WHAT NEEDS TO BE DONE:
Set down, in full, every record in the block.
#### DATASET ENTRIES
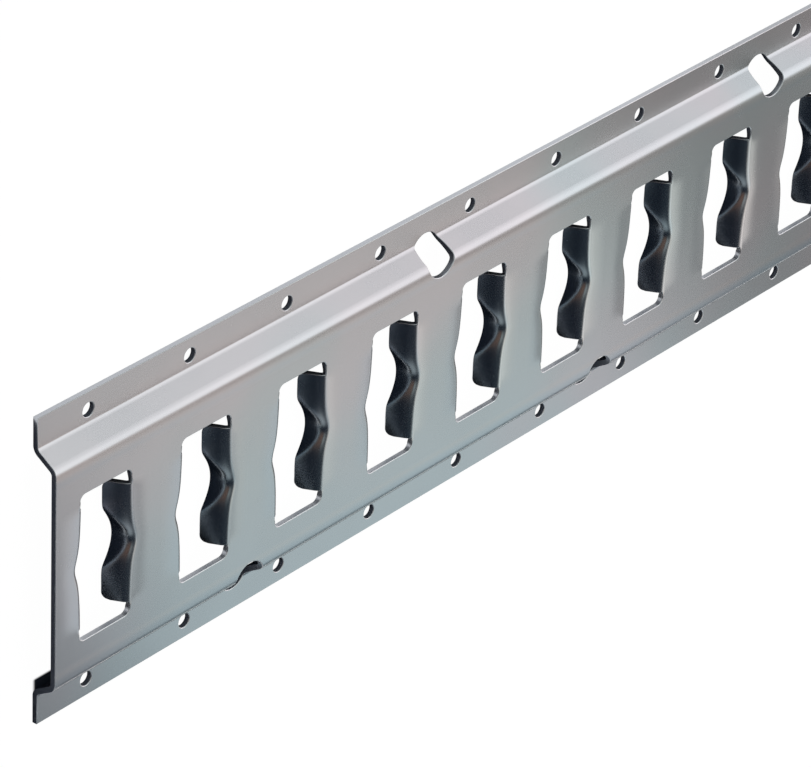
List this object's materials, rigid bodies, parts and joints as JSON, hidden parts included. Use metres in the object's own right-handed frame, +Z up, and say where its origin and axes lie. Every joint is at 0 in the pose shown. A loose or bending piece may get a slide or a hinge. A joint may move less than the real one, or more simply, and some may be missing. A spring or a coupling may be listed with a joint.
{
  "type": "slotted cargo rail",
  "caption": "Long pressed steel wall rail with a raised slotted face, two bent-back lips in each slot and flat screw flanges on both edges",
  "frame": {"origin": "middle of the rail on the floor side, at the backs of the flanges", "axes": "+X along the rail, +Y across it towards the picture's upper edge, +Z up out of the slotted face"},
  "size_m": [0.6082, 0.124, 0.0108],
  "materials": {
    "zinc_steel": "bright zinc plating on rolled sheet steel, satin"
  },
  "bodies": {
    "root": {"rail": "zinc_steel"}
  },
  "joints": []
}
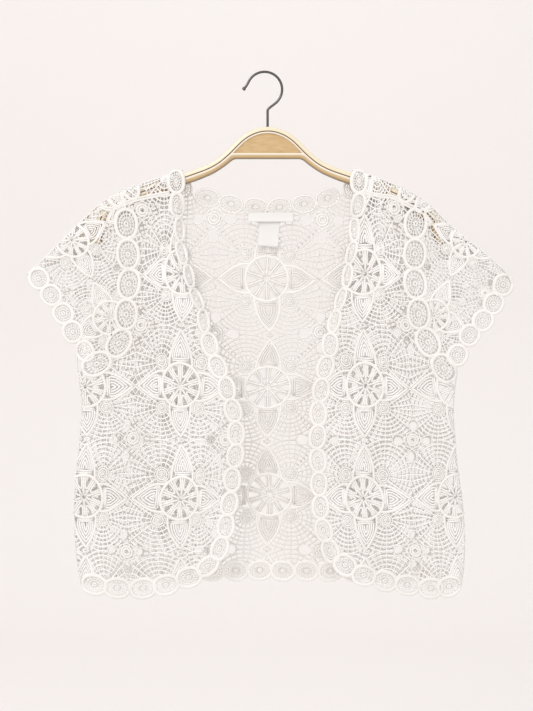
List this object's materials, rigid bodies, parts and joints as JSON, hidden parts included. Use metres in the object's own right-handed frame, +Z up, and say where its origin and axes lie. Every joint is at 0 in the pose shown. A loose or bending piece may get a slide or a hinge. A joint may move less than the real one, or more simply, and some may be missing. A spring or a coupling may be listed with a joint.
{
  "type": "cropped cardigan on a hanger",
  "caption": "Open-front cropped cotton lace cardigan with cap sleeves and scalloped edges, hanging flat on a wooden hanger with a wire hook.",
  "frame": {"origin": "inside top of the hanger's hook, where it hangs on a rail or pin", "axes": "+Z up, +Y towards the back of the garment, +X to the right as seen from the front"},
  "size_m": [0.6071, 0.0345, 0.6589],
  "materials": {
    "cotton_lace": "matte off-white cotton lace",
    "satin_label": "white woven satin tape",
    "lacquered_wood": "clear satin lacquer on pale maple",
    "wood_inlay": "clear satin lacquer on a pale inlay",
    "chromed_wire": "polished chrome"
  },
  "bodies": {
    "root": {"back": "cotton_lace", "front_left": "cotton_lace", "front_right": "cotton_lace", "sleeve_left_front": "cotton_lace", "sleeve_left_back": "cotton_lace", "sleeve_right_front": "cotton_lace", "sleeve_right_back": "cotton_lace", "neck_label": "satin_label", "care_label": "satin_label", "hanger_body": "lacquered_wood", "hanger_panel": "wood_inlay", "hanger_hook": "chromed_wire"}
  },
  "joints": []
}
########
SOLUTION FOR THIS TASK:
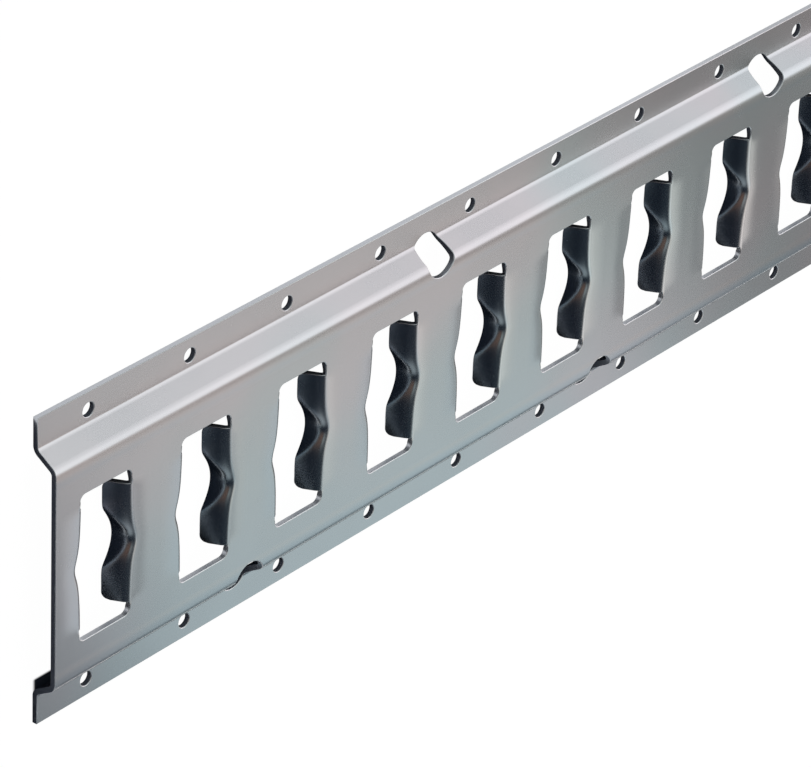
List this object's materials, rigid bodies, parts and joints as JSON, hidden parts included. Use metres in the object's own right-handed frame, +Z up, and say where its origin and axes lie. Every joint is at 0 in the pose shown. A loose or bending piece may get a slide or a hinge. A joint may move less than the real one, or more simply, and some may be missing. A spring or a coupling may be listed with a joint.
{
  "type": "slotted cargo rail",
  "caption": "Long pressed steel wall rail with a raised slotted face, two bent-back lips in each slot and flat screw flanges on both edges",
  "frame": {"origin": "middle of the rail on the floor side, at the backs of the flanges", "axes": "+X along the rail, +Y across it towards the picture's upper edge, +Z up out of the slotted face"},
  "size_m": [0.6082, 0.124, 0.0108],
  "materials": {
    "zinc_steel": "bright zinc plating on rolled sheet steel, satin"
  },
  "bodies": {
    "root": {"rail": "zinc_steel"}
  },
  "joints": []
}
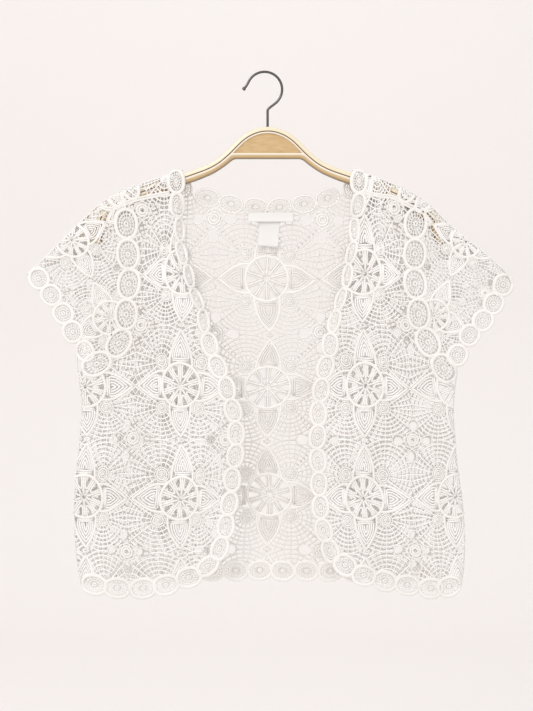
List this object's materials, rigid bodies, parts and joints as JSON, hidden parts included. Use metres in the object's own right-handed frame, +Z up, and say where its origin and axes lie. Every joint is at 0 in the pose shown. A loose or bending piece may get a slide or a hinge. A joint may move less than the real one, or more simply, and some may be missing. A spring or a coupling may be listed with a joint.
{
  "type": "cropped cardigan on a hanger",
  "caption": "Open-front cropped cotton lace cardigan with cap sleeves and scalloped edges, hanging flat on a wooden hanger with a wire hook.",
  "frame": {"origin": "inside top of the hanger's hook, where it hangs on a rail or pin", "axes": "+Z up, +Y towards the back of the garment, +X to the right as seen from the front"},
  "size_m": [0.6071, 0.0345, 0.6589],
  "materials": {
    "cotton_lace": "matte off-white cotton lace",
    "satin_label": "white woven satin tape",
    "lacquered_wood": "clear satin lacquer on pale maple",
    "wood_inlay": "clear satin lacquer on a pale inlay",
    "chromed_wire": "polished chrome"
  },
  "bodies": {
    "root": {"back": "cotton_lace", "front_left": "cotton_lace", "front_right": "cotton_lace", "sleeve_left_front": "cotton_lace", "sleeve_left_back": "cotton_lace", "sleeve_right_front": "cotton_lace", "sleeve_right_back": "cotton_lace", "neck_label": "satin_label", "care_label": "satin_label", "hanger_body": "lacquered_wood", "hanger_panel": "wood_inlay", "hanger_hook": "chromed_wire"}
  },
  "joints": []
}